Think about where the Browns were when Andrew Berry took over. Look at them now. Do you want the same person who built this roster to oversee the next rebuild? To hire the next coach? Do you have faith in this braintrust — who went all-in on Deshaun Watson, who chose Jameis Winston (another multiple-time sexual assailant) over Joe Flacco two years ago, who crammed every warm body they could find into the quarterback room last summer and still never found a respectable starter — to identify Cleveland’s future QB1? I’m open to the possibility that Berry will be a good GM from here on out, that if you wipe the slate clean the next chapter of his tenure will be a positive one. But after six years of failure, the smart money is clearly against it.
I’ve observed before that the Browns’ decision-making process makes more sense if you assume that the Haslams care more about signaling their opposition to cancel culture than fielding a good football team. In that case you can see why they are happy to stick with Berry, a suitably respectable yet pliant figurehead who could probably rationalize signing Jeffrey Epstein if his measurables were good enough. Perhaps the Haslams will make a change if they ever decide they want to win.
The Browns are better off today than they were yesterday.
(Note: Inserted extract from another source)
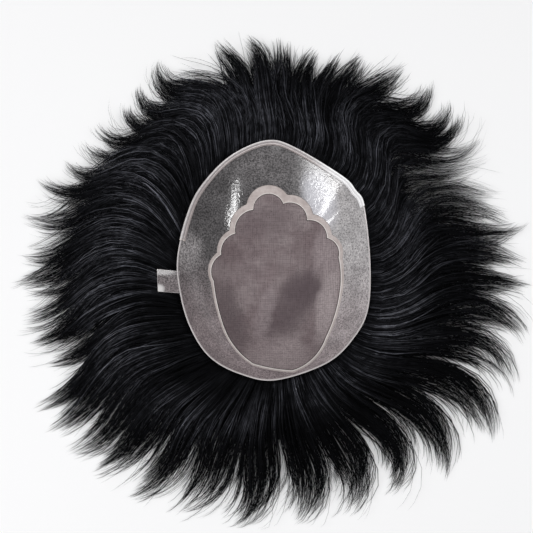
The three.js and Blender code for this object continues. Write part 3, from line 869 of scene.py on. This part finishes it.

In cutting ties with Stefanski, the team has finally taken a step forward. But retaining Berry means that the other leg, the one that’s been standing on clearly shaky ground for even longer, is still stubbornly rooted in place. And if one foot is moving while the other remains planted, all you can do is walk around in circles.
In that fateful Simpsons episode, Krusty’s retirement announcement accidentally turns into his sharpest comedy routine in years. He enjoys a brief career resurgence as a George Carlin-esque social critic before once again heeding the call of the lazy sellout. It’s a fitting comparison for the Browns, whose organizational stewards are not just clowns but cynical hacks. And here I am still rooting for them, so the joke is on me.